Once I thought to increase my Patagonia library by buying a german hiking book - even from a well known alpine publisher. What a waste of money !!! They seemed to have copied Clem on their trails, added their own fantasy here and there and I was either quicker or slower than them??.
"Trekking in the Patagonian Andes", 3rd edition, by Clem Lindenmeyer, ISBN: 186450059X, 296 pages, 36 maps, USD 19,99.
The author, Clem Lindenmeyer has hiked Patagonia for years, and each edition adds some new treasures to the known hikes.
(and no ? neither Lonely Planet nor Clem Lindenmeyer pay me for this :-) )
Updated Apr 4, 2011
We were extremely confused when trying to check with CONAF (Chile's National Park Organization). Usually, when you hike a not so popular trail, you let them know what you are doing. Even for the very well trotten Circuito in Torres del Paine they make a big thing registering your passports and all that.

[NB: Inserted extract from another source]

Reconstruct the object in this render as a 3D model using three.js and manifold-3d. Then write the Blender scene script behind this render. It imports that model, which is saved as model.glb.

We have tried to get in contact with CONAF in Coyhaique, but the place was abandoned, and nobody really could tell us where the rangers are. Plus the hut, which should be close to the trail entrance at Las Horquetas Grandes is not inhabited.
So let someone know, you do this hike, and I can only recommend to book yourself in Las Salamandras in Coyhaique, as the owners are well experienced outdoor people. They will check by radio with the people in Villa Cerro Castillo, and start looking for you if you don't show up at the proposed time.
And please learn from our experience - the trail is awesome, I would do it again and again and again - but due to the weather you never know the trail situations.
Updated Jan 10, 2006
When we did this hike, the rivers were not carrying much water. We saw it with Rio Turbio who was described as rapid big river - we found a little creek running in an enormous riverbed.
So be aware that depending on the time of year or progress of spring and thus melted water, all rivers might carry much more water than on my pictures.